Mr. DAVID SPENCER (Jet Propulsion Laboratory, NASA): We're encountering Tempel 1 just as it reaches its closest point to the sun in its orbit. And at that point, the comet's at its most active. It's got volatile material that's been underneath the surface, and as it gets heated up, there are small explosions or outbursts on the surface of the comet. Each one of those explosions makes the comet dance around. So trying to impact this comet is kind of like trying to hit a knuckleball. It's not going in a smooth path; it's dancing around.
KESTENBAUM: Total mission cost is $333 million. David Farnham, another scientist on the mission, has faith in the spacecraft and the engineers. What he's not sure about is the comet.
Mr. TONY FARNHAM: Well, I'm confident that we're going to hit the comet, so that's not really a worry. I think my biggest worry is that it's going to kind of go ka-thunk like a rock into mud and not really do anything. I think that's my biggest fear.
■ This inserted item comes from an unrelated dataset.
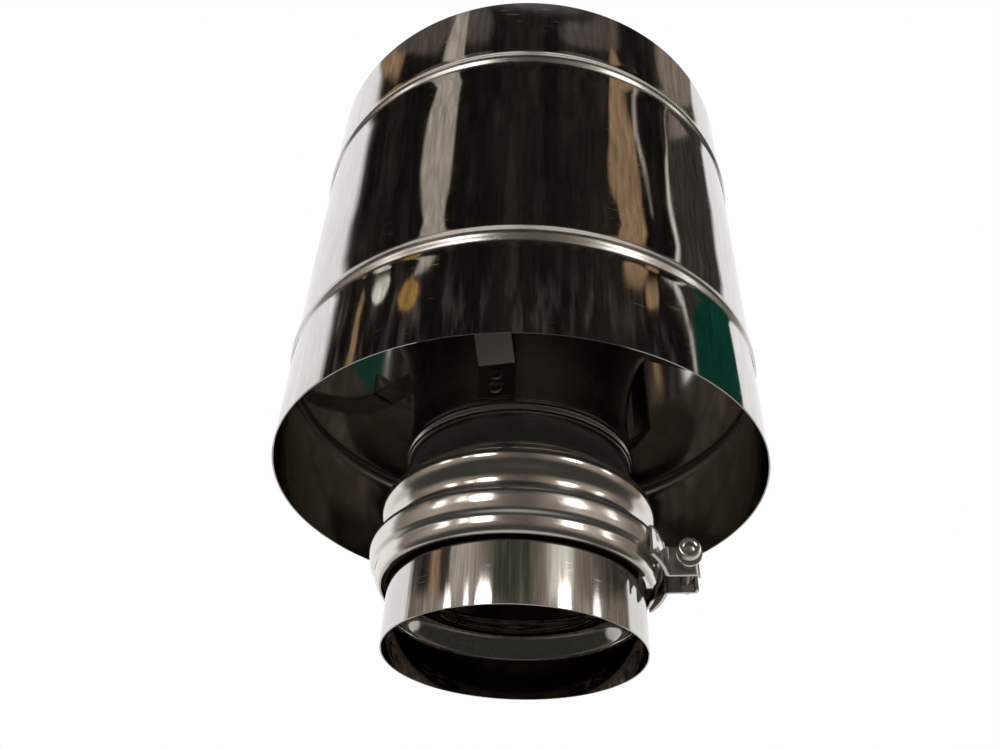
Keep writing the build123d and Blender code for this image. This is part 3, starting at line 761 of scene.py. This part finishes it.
# What the polished sheet mirrors, by the direction of the mirrored ray: a dim room in front, with a few pale
# things and lamps, and a white backdrop behind. These are its colours.
tones = {
    "dark": (0.009, 0.008, 0.007), "dusk": (0.022, 0.017, 0.014), "umber": (0.045, 0.038, 0.032),
    "stone": (0.11, 0.09, 0.08), "cloth": (0.24, 0.20, 0.17), "wall": (0.44, 0.39, 0.34),
    "wood": (0.32, 0.21, 0.125), "brass": (0.38, 0.23, 0.07), "green": (0.005, 0.045, 0.031),
    "pale": (0.82, 0.79, 0.72), "white": (1.0, 1.0, 1.0), "lamp": (4.5, 4.35, 4.15),
    "smallLamp": (2.5, 2.4, 2.3), "ceiling": (0.86, 0.81, 0.76), "below": (0.035, 0.036, 0.029),
    # The last tone is painted light: the dim reflected light of the object's interior, for rays mirrored twice or
    # more
    "floor": (0.5, 0.49, 0.47), "moss": (0.050, 0.058, 0.042), "interiorSheen": (0.17, 0.14, 0.115),
}
# Round the room, as azimuths in degrees: high up, at half height and at the height of the lamps
upperRoom = [(-180, "dusk"), (-165, "dark"), (-110, "dark"), (-96, "dusk"), (-80, "dark"), (-48, "dusk"),
             (-24, "dark"), (-9, "dark"), (-4, "umber"), (27, "umber"), (31, "white"), (161, "white"),
             (167, "umber"), (172, "dark")]
lowerRoom = [(-180, "dusk"), (-171, "umber"), (-168, "wood"), (-161, "wood"), (-158, "umber"), (-149, "umber"),
             (-146, "wall"), (-128, "wall"), (-122, "cloth"), (-106, "moss"), (-80, "moss"), (-66, "cloth"),
             (-58, "pale"), (-43, "pale"), (-37, "cloth"), (-14, "stone"), (0, "umber"), (19, "umber"),
             (23, "white"), (163, "white"), (170, "umber")]
lampLevel = [(-180, "cloth"), (-155, "wall"), (-110, "cloth"), (-94, "stone"), (-82, "stone"), (-70, "cloth"),
             (-40, "wall"), (-15, "wall"), (0, "cloth"), (20, "cloth"), (24, "white"), (163, "white"),
             (170, "cloth")]
# Curved streaks: points of elevation, azimuth and half width, with the tone
streaks = [
    ([(43.5, -148, 0), (45, -139, 4), (48, -140, 7), (51, -141, 9.5), (55, -139, 8), (61, -135, 3)], "wall"),
    ([(43, -33, 0), (45, -33, 8), (48, -33.5, 7.5), (50, -36, 9), (54, -37, 6.5), (58, -38, 0)], "wood"),
    ([(47.5, -20, 0), (49, -21, 0.8), (53, -27, 1.3), (55.8, -25, 0)], "wall"),
    ([(43.5, -8, 0), (44.5, -6, 1.2), (48, -7.5, 1.1), (53, -4, 0)], "pale"),
    ([(36, -4.5, 0.8), (41, -7, 0.9), (42.8, -13, 1.8), (43.4, -20, 0)], "pale"),
    ([(36, -176.5, 1.8), (39, -175.5, 2.0), (42.2, -175, 0)], "wood"),
    ([(41.2, -165, 0), (42.4, -164, 5), (43.4, -160, 0)], "pale"),
    ([(40.9, -147, 0), (42, -147, 5.5), (43.5, -146, 0)], "brass"),
]
# Soft patches: azimuth, half width, elevation, half height, softness and tone
patches = [
    (-117, 8, 14, 10.2, 0.2, "lamp"), (-48, 7, 14, 10, 0.2, "lamp"), (-149, 4.5, 15, 8.6, 0.2, "smallLamp"),
    (-18, 4, 14, 9.2, 0.2, "smallLamp"), (-132, 3, 17, 7, 0.3, "smallLamp"),
    (14, 17, 37, 4.6, 0.12, "green"), (14, 17, 57, 3.2, 0.25, "cloth"),
    (172, 14, 59, 4, 0.3, "wood"), (-168, 22, 58.5, 1.8, 0.4, "stone"), (-131, 16, 59, 1.6, 0.5, "stone"),
    (-26, 4.5, 42.4, 0.7, 0.4, "wood"), (12, 14, 52.4, 0.7, 0.6, "cloth"), (-52, 20, 58.7, 1.2, 0.5, "stone"),
]
# Elevations and turns where the room changes, in degrees: each pair says where a change starts and is done
room = {"lowerRoom": (29, 35), "lampLevel": (23.6, 22.6), "below": (-6, -26), "floor": (-66, -54),
        "ceiling": (60.5, 64), "lowHaze": (42, 45), "backMiddle": 93, "backHalf": (70, 74), "ripple": 0.022,
        "ceilingSpot": (-88, 8, 74, 12, 0.6), "streakEdge": (-0.7, 0.9), "widestStreak": 20, "softLight": 0.8}
# Noises over the directions: stretch, scale, roughness, range that counts and the values at its ends
grains = {
    "faint": ((5, 5, 2), 2.0, 0.6, (0.5, 0.72), (0.0, 1.0)),
    "lampLevel": ((8, 8, 1), 2.5, 0.65, (0.3, 0.7), (0.55, 1.35)),
    "inside": ((5, 5, 2), 2.0, 0.65, (0.42, 0.66), (0.0, 1.0)),
    "frontStrands": ((15, 15, 2.2), 3.0, 0.65, (0.32, 0.68), (0.5, 1.3)),
    "backStrands": ((15, 15, 2.2), 3.0, 0.65, (0.35, 0.65), (0.86, 1.0)),
}
world = bpy.data.worlds.new("studio")
bpy.context.scene.world = world
world.use_nodes = True
tree = world.node_tree
tree.nodes.clear()
ray = tree.nodes.new("ShaderNodeTexCoord").outputs["Generated"]
split = tree.nodes.new("ShaderNodeSeparateXYZ")
tree.links.new(ray, split.inputs[0])
turn = math2(tree, "DIVIDE", math2(tree, "ARCTAN2", split.outputs["Y"], split.outputs["X"]), 2 * math.pi)
upwards = math2(tree, "MULTIPLY", math2(tree, "ARCSINE", split.outputs["Z"]), 180 / math.pi)
ripple = math2(tree, "SUBTRACT", noise(tree, mapped(tree, ray, (2.2, 2.2, 5.0)), 2.4, 3, 0.6), 0.5)
wavy = math2(tree, "ADD", turn, math2(tree, "MULTIPLY", ripple, room["ripple"]))
wavyTurn = math2(tree, "FRACT", math2(tree, "ADD", wavy, 1.5))


def toned(name):
    return (*tones[name], 1)


def grained(name):
    # the noise of that name, between its values
    stretch, scale, roughness, limits, values = grains[name]
    return ranged(tree, noise(tree, mapped(tree, ray, stretch), scale, 4, roughness), *limits, *values)


def roomRamp(stopsList):
    # colour by azimuth, from a list of azimuths and tones
    ramp = tree.nodes.new("ShaderNodeValToRGB")
    stops = ramp.color_ramp.elements
    while len(stops) < len(stopsList):
        stops.new(0.5)
    for stop, (angle, tone) in zip(stops, stopsList):
        stop.position = (angle + 180) / 360
    for stop, (angle, tone) in zip(sorted(stops, key=lambda item: item.position), stopsList):
        stop.color = toned(tone)
    tree.links.new(wavyTurn, ramp.inputs[0])
    return ramp.outputs["Color"]


def sidewaysFrom(azimuth):
    # degrees of azimuth between the ray and a number or socket, which counts turns from -180 degrees
    away = math2(tree, "FRACT", math2(tree, "ADD", math2(tree, "SUBTRACT", wavyTurn, azimuth), 1.5))
    return math2(tree, "MULTIPLY", math2(tree, "ABSOLUTE", math2(tree, "SUBTRACT", away, 0.5)), 360)


def patchMask(azimuth, half, elevation, rise, soft):
    # rounded patch: 1 where (sideways / half)^4 + (up or down / rise)^4 is under 1, with a soft edge
    across = math2(tree, "DIVIDE", sidewaysFrom((azimuth + 180) / 360), half)
    upDown = math2(tree, "DIVIDE", math2(tree, "ABSOLUTE", math2(tree, "SUBTRACT", upwards, elevation)), rise)
    reach = math2(tree, "ADD", math2(tree, "POWER", across, 4), math2(tree, "POWER", upDown, 4))
    return ranged(tree, reach, 1 - soft, 1 + soft, 1.0, 0.0)


def curve(values):
    # value by elevation through points that are given as elevation and value
    node = tree.nodes.new("ShaderNodeFloatCurve")
    line = node.mapping.curves[0]
    line.points[0].location = (values[0][0] / 90, values[0][1])
    line.points[1].location = (values[-1][0] / 90, values[-1][1])
    for elevation, value in values[1:-1]:
        line.points.new(elevation / 90, value)
    node.mapping.extend = "HORIZONTAL"
    node.mapping.update()
    tree.links.new(math2(tree, "DIVIDE", upwards, 90), node.inputs["Value"])
    return node.outputs[0]


def streakMask(points):
    # curved streak: 1 within its half width, which changes along it, and 0 past its first and last elevation
    middle = curve([(elevation, (azimuth + 180) / 360) for elevation, azimuth, half in points])
    widest = room["widestStreak"]
    half = math2(tree, "MULTIPLY", curve([(elevation, half / widest) for elevation, azimuth, half in points]), widest)
    inside = ranged(tree, math2(tree, "SUBTRACT", half, sidewaysFrom(middle)), *room["streakEdge"], 0.0, 1.0)
    within = math2(tree, "MULTIPLY", math2(tree, "GREATER_THAN", upwards, points[0][0]),
                   math2(tree, "LESS_THAN", upwards, points[-1][0]))
    return math2(tree, "MULTIPLY", inside, within)


def upTo(name):
    # 0 to 1 between the two elevations that the room gives for a change
    return ranged(tree, upwards, *room[name], 0.0, 1.0)


lowDown = mixedColour(tree, upTo("lowHaze"), toned("stone"), toned("dusk"))
faint = mixedColour(tree, grained("faint"), (0, 0, 0, 1), lowDown)
mirrored = mixedColour(tree, upTo("lowerRoom"), roomRamp(lowerRoom), roomRamp(upperRoom))
mirrored = mixedColour(tree, 1.0, mirrored, faint, "ADD")
# 1 in front, 0 where the backdrop is
front = ranged(tree, sidewaysFrom((room["backMiddle"] + 180) / 360), *room["backHalf"], 0.0, 1.0)
around = scaled(tree, roomRamp(lampLevel), grained("lampLevel"))
mirrored = mixedColour(tree, math2(tree, "MULTIPLY", upTo("lampLevel"), front), mirrored, around)
nearFloor = math2(tree, "MULTIPLY", front, upTo("floor"))
downwards = mixedColour(tree, nearFloor, toned("floor"), toned("below"))
mirrored = mixedColour(tree, upTo("below"), mirrored, downwards)
for azimuth, half, elevation, rise, soft, tone in patches:
    mirrored = mixedColour(tree, patchMask(azimuth, half, elevation, rise, soft), mirrored, toned(tone))
for points, tone in streaks:
    mirrored = mixedColour(tree, streakMask(points), mirrored, toned(tone))
inFront = scaled(tree, mirrored, grained("frontStrands"))
behind = scaled(tree, mirrored, grained("backStrands"))
mirrored = mixedColour(tree, front, behind, inFront)
mirrored = mixedColour(tree, upTo("ceiling"), mirrored, toned("ceiling"))
mirrored = mixedColour(tree, patchMask(*room["ceilingSpot"]), mirrored, toned("stone"))
# A ray that was mirrored twice or more comes from inside the object: for it the world paints the interior's shade, a
# dim colour with faint painted streaks of reflected light
paths = tree.nodes.new("ShaderNodeLightPath")
deep = math2(tree, "GREATER_THAN", paths.outputs["Glossy Depth"], 1.5)
inside = mixedColour(tree, grained("inside"), toned("dusk"), toned("interiorSheen"))
mirrored = mixedColour(tree, deep, mirrored, inside)
lit = mixedColour(tree, paths.outputs["Is Diffuse Ray"], mirrored, (room["softLight"],) * 3 + (1,))
seen = mixedColour(tree, paths.outputs["Is Camera Ray"], lit, (1.0, 1.0, 1.0, 1))
sky = tree.nodes.new("ShaderNodeBackground")
tree.links.new(seen, sky.inputs["Color"])
sky.inputs["Strength"].default_value = 1.0
tree.links.new(sky.outputs["Background"], tree.nodes.new("ShaderNodeOutputWorld").inputs["Surface"])


def lamp(name, azimuth, elevation, distance, size, power):
    # soft lamp that looks at the middle of the object from a direction in degrees
    up = math.radians(elevation)
    away = Vector((math.cos(math.radians(azimuth)) * math.cos(up), math.sin(math.radians(azimuth)) * math.cos(up),
                   math.sin(up)))
    light = bpy.data.lights.new(name, "AREA")
    light.size, light.energy = size, power
    item = bpy.data.objects.new(name, light)
    bpy.context.scene.collection.objects.link(item)
    item.location = Vector((0, 0, 0.16)) + away * distance
    item.rotation_euler = away.to_track_quat("Z", "Y").to_euler()
    item.visible_glossy = False


# Name, azimuth, elevation, distance, size and power of each
for settings in (("backLeftLamp", 125, 30, 1.4, 0.7, 9), ("backRightLamp", 60, 45, 1.4, 0.7, 9),
                 ("topLamp", -60, 74, 1.5, 0.5, 7)):
    lamp(*settings)

# Camera at the photograph's place, for an image of 1000 by 749
shot = {"place": (0.0, -0.3898, -0.1383), "yaw": -0.0312, "pitch": 0.6537, "roll": 0.0462, "focal": 873.2}
ahead = np.array([math.sin(shot["yaw"]) * math.cos(shot["pitch"]), math.cos(shot["yaw"]) * math.cos(shot["pitch"]),
                  math.sin(shot["pitch"])])
level = np.array([math.cos(shot["yaw"]), -math.sin(shot["yaw"]), 0.0])
above = np.cross(level, ahead)
right = level * math.cos(shot["roll"]) + above * math.sin(shot["roll"])
up = above * math.cos(shot["roll"]) - level * math.sin(shot["roll"])
camera = bpy.data.objects.new("camera", bpy.data.cameras.new("camera"))
bpy.context.scene.collection.objects.link(camera)
camera.data.sensor_fit, camera.data.sensor_width = "HORIZONTAL", 36.0
camera.data.lens = 36.0 * shot["focal"] / 1000
camera.data.clip_start, camera.data.clip_end = 0.01, 20
camera.matrix_world = Matrix([
    [right[row], up[row], -ahead[row], shot["place"][row]] for row in range(3)] + [[0, 0, 0, 1]])
bpy.context.scene.camera = camera
bpy.context.scene.view_settings.view_transform = "Standard"
print("stage, lamps and camera set")

bpy.context.view_layer.update()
KESTENBAUM: A ka-thunk with just a sputtering of debris would still be interesting he says. Comets are sometimes called dirty snowballs, but no one knows if they have the consistency of densely packed snow or ice or something airy and light. The material inside is thought to be among the oldest in the solar system, relics from a time over four billion years ago when the planets formed, material scientists have never really seen before.
Mr. FARNHAM: The problem is is that what we see from the ground and even with fly-bys of comets is--all we see are the upper layers, and those have been processed over time. Every time it comes in toward--makes an approach to the sun, material is vaporized off and it changes the surfaces. And what we hope is that this experiment is going to break through that surface and get us deep enough that we can actually see the primordial material.
KESTENBAUM: OK, OK. So there is important science about the origin of the Earth going on here. But do we need to hit a perfectly nice comet? And what if by hitting the comet we put it on a collision course with Earth? Mission manager David Spencer says he's been asked that one before.
Mr. SPENCER: Well, the impact with the comet is kind of like a gnat hitting the windshield of a 737. It really is not going to change the course of the comet at all.
KESTENBAUM: David Spencer will be watching from the Jet Propulsion Laboratory in California, but telescopes all over the Earth will be trained on the comet. Tony Farnham will be at Kitt Peak in Arizona; Carey Lisse is on Manua Kea in Hawaii. The Hubble telescope will be watching from orbit, and the Deep Impact mother ship will take close-ups to beam back to Earth.
Tempel 1 is currently too dim to see with the naked eye. The impact may cause it to brighten a bit. Scientists say after the collision, a pair of binoculars might do the trick.